Adrian Gill, Chief Executive Officer, Leaders:
The UK’s snap general election may have resulted in the confusion of a hung Parliament, but it’s clearly business as usual for the housing market.
While the process of working out exactly how the next government will be formed gets underway, people will naturally still want and need to press on with their property transactions – whether they are buying, selling, renting or letting.
Both the Conservative and Labour manifestos are committed to supporting people who want – and need – to move home, and to the expansion of new housing. So for those thinking about or currently in the process of selling or buying a home, any short-term uncertainty should not prevent them from making the right longer-term decision for themselves.
The fact is, the fundamentals of the property market are the same as they have been for the last decade - despite the uncertainties we have faced through three general elections and an EU referendum - and they all combine to create a positive and stable picture.
Interest rates are still extremely low and demand for property to both buy and rent drastically outweighs supply. This will continue to keep house prices and rents stable and engender the confidence the market needs to stay robust through turbulent times.

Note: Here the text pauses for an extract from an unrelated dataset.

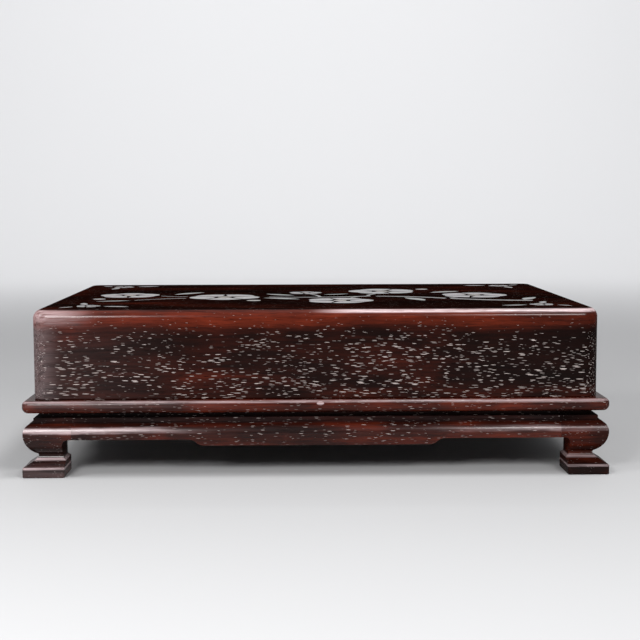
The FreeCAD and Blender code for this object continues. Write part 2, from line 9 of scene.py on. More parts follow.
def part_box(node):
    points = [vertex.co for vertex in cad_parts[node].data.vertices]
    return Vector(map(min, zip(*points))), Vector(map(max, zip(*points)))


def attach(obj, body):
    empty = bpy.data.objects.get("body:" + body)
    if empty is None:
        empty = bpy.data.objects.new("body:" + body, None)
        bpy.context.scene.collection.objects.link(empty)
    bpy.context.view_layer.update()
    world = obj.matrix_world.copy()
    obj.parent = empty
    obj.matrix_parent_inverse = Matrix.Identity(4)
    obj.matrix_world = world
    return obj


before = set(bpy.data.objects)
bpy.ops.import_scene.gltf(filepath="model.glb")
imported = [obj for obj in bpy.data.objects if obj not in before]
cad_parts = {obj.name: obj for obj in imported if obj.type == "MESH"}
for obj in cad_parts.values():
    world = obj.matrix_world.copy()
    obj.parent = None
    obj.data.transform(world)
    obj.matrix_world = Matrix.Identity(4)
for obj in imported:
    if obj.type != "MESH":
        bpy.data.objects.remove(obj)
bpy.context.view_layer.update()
MM = 0.001
FULL_TURN = 2 * math.pi

# A Mix node's colour sockets share their names with its other sockets, so these are their numbers
MIX_SHARE, MIX_FIRST, MIX_SECOND, MIX_RESULT = 0, 6, 7, 2


# Finishes
class Socket:
    """A value inside a finish. Sums that are written with it add the nodes that work them out."""

    def __init__(self, finish, link):
        self.finish = finish
        self.link = link

    def also(self, name):
        """Another output of the same node."""
        return Socket(self.finish, self.link.node.outputs[name])

    def __add__(self, other):
        return self.finish.math("ADD", self, other)

    def __radd__(self, other):
        return self.finish.math("ADD", other, self)

    def __sub__(self, other):
        return self.finish.math("SUBTRACT", self, other)

    def __rsub__(self, other):
        return self.finish.math("SUBTRACT", other, self)

    def __mul__(self, other):
        return self.finish.math("MULTIPLY", self, other)

    def __rmul__(self, other):
        return self.finish.math("MULTIPLY", other, self)

    def __truediv__(self, other):
        return self.finish.math("DIVIDE", self, other)

    def __pow__(self, other):
        return self.finish.math("POWER", self, other)

    def __abs__(self):
        return self.finish.math("ABSOLUTE", self)


class Finish:
    """A material and its nodes."""

    def __init__(self, name):
        self.material = bpy.data.materials.new(name)
        self.material.use_nodes = True
        self.tree = self.material.node_tree
        self.tree.nodes.clear()

    def node(self, kind, settings=None, sockets=None, out=0):
        """Adds a node. Settings come first, then the values or links of its sockets."""
        made = self.tree.nodes.new(kind)
        for key, value in (settings or {}).items():
            if key == "stops":
                ramp = made.color_ramp
                while len(ramp.elements) < len(value):
                    ramp.elements.new(0.5)
                for element, (place, colour) in zip(ramp.elements, value):
                    element.position = place
                    element.color = (*colour, 1.0)
            else:
                setattr(made, key, value)
        for key, value in (sockets or {}).items():
            if isinstance(value, Socket):
                self.tree.links.new(value.link, made.inputs[key])
            elif isinstance(value, tuple) and len(value) == 3 and made.inputs[key].type == "RGBA":
                made.inputs[key].default_value = (*value, 1.0)
            else:
                made.inputs[key].default_value = value
        return Socket(self, made.outputs[out]) if len(made.outputs) else None

    def math(self, operation, *terms):
        return self.node("ShaderNodeMath", {"operation": operation}, dict(enumerate(terms)))

    def place(self):
        """The place on the piece, in millimetres along X, Y and Z."""
        metres = self.node("ShaderNodeTexCoord", out="Object")
        scaled = self.node("ShaderNodeVectorMath", {"operation": "SCALE"}, {0: metres, "Scale": 1 / MM})
        x = self.node("ShaderNodeSeparateXYZ", None, {0: scaled})
        return x, x.also("Y"), x.also("Z")

    def step(self, value, low, high):
        """Goes smoothly from 0 at low to 1 at high."""
        if low > high:
            return 1 - self.step(value, high, low)
        return self.node("ShaderNodeMapRange", {"interpolation_type": "SMOOTHSTEP"},
                         {"Value": value, "From Min": low, "From Max": high})

    def largest(self, first, *others):
        for other in others:
            first = self.math("MAXIMUM", first, other)
        return first

    def spread(self, place, spacing, shift=(0, 0, 0)):
        """A place counted in steps of the spacing, in millimetres along each axis, and then shifted."""
        steps = [along / gap + move if move else along / gap for along, gap, move in zip(place, spacing, shift)]
        return self.node("ShaderNodeCombineXYZ", None, dict(zip("XYZ", steps)))

    def noise(self, place, spacing, shift=(0, 0, 0), detail=2.0, rough=0.5, warp=0.0):
        """Soft clouds that lie about the spacing apart."""
        return self.node("ShaderNodeTexNoise", None,
                         {"Vector": self.spread(place, spacing, shift), "Scale": 1.0, "Detail": detail,
                          "Roughness": rough, "Distortion": warp})

    def mix(self, share, first, second):
        """A colour between two colours."""
        return self.node("ShaderNodeMix", {"data_type": "RGBA"},
                         {MIX_SHARE: share, MIX_FIRST: first, MIX_SECOND: second}, out=MIX_RESULT)

    def ramp(self, value, stops):
        return self.node("ShaderNodeValToRGB", {"stops": stops}, {0: value})

    def bump(self, height, strength, depth_mm):
        return self.node("ShaderNodeBump", None,
                         {"Height": height, "Strength": strength, "Distance": depth_mm * MM})

    def surface(self, **sockets):
        """The finish's shader. Names have _ for the blank in the sockets' names."""
        shader = self.node("ShaderNodeBsdfPrincipled", None,
                           {key.replace("_", " "): value for key, value in sockets.items()})
        self.node("ShaderNodeOutputMaterial", None, {"Surface": shader})
        return self.material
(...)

In times of uncertainty, the lettings market always thrives and we expect the buy-to-let market to continue to attract investors looking for good returns and a safe place to put their cash long term. For any investor, whether they hold their assets in equities, government bonds or bricks and mortar, there will be short-term uncertainty. However, of all of these, bricks and mortar is likely to be the least volatile and best long-term investment.
With up to a quarter of all households expected to rent privately by 2025, existing landlords and new investors can continue to invest with confidence in an asset that has delivered better and more reliable returns than any other type of investment over the last two decades. Any short-term fluctuations in the property market stand to benefit canny investor landlords who are likely to find opportunities to negotiate smart purchases in order to expand their portfolios.
The fact remains that, whatever may happen politically – and we’ve certainly seen a number of significant changes to the political landscape over the last few years - the property market is more resilient than most. House prices have always been cyclical but risen over the long-term and this will not change.
During times like this, it is more important than ever for anyone looking to make the best of the property market to consult a well-established team of local experts who can support and guide them through their property journey.